NETHERLANDS – A documentary in the Netherlands has accused the €292bn civil service scheme ABP and the €135bn healthcare pension fund PFZW of profiting from the sale of a company that allegedly helps companies avoid paying tax.

The programme – which aired earlier this week on MAX, a Dutch TV channel for the elderly – focused in part on ABP and PFZW's stake in Intertrust, a company with offices in Amsterdam and the Cayman Islands.

Documentary filmmaker Cees Grimbergen claimed the pension funds made the 2010 investment indirectly through their private equity investor AlpInvest, which subsequently invested in the Dutch investment fund Waterland.

Grimbergen said Waterland sold Intertrust at a €425m profit earlier this year, with more than €250m of the proceeds going to ABP and PFZW.

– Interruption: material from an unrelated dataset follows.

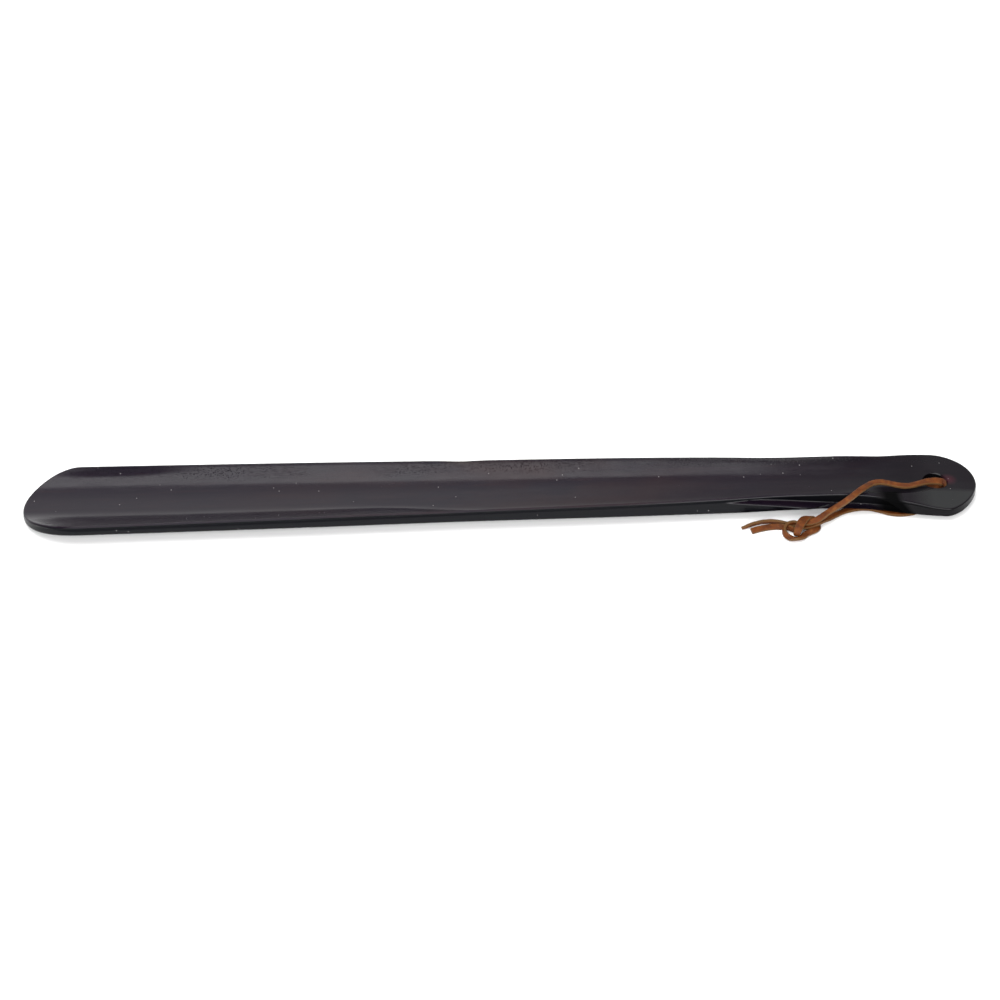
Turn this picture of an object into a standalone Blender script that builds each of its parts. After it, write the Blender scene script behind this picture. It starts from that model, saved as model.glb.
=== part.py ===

The filmmaker concluded that, through the investments, Dutch civil servants and nurses essentially profited from tax avoidance.

Yet Rob Thielen, chief executive at Waterland, dismissed the tax-dodging allegations as "far fetched".

"Intertrust provides administrative services similar to those of accountancy firms KPMG, Ernst & Young and Deloitte," he said. "We try to keep the tax burden for companies as low as possible."

Jos van Dijk, spokeswoman at ABP, agreed that the film's premise had been "over the top".

"We don't invest in companies that violate Dutch legislation, or national or international treaties," she said.

She also pointed out that even the Dutch government had held a stake in the company, after nationalising bancassurer Fortis at the outset of the financial crisis.

Diana Abrahams, spokeswoman at PFZW, underlined that Intertrust was legal entity under Dutch law and therefore did not warrant engagement or exclusion.

"For us, there was no reason not to invest in the company," she said, adding that PFZW was satisfied with the return for its participants.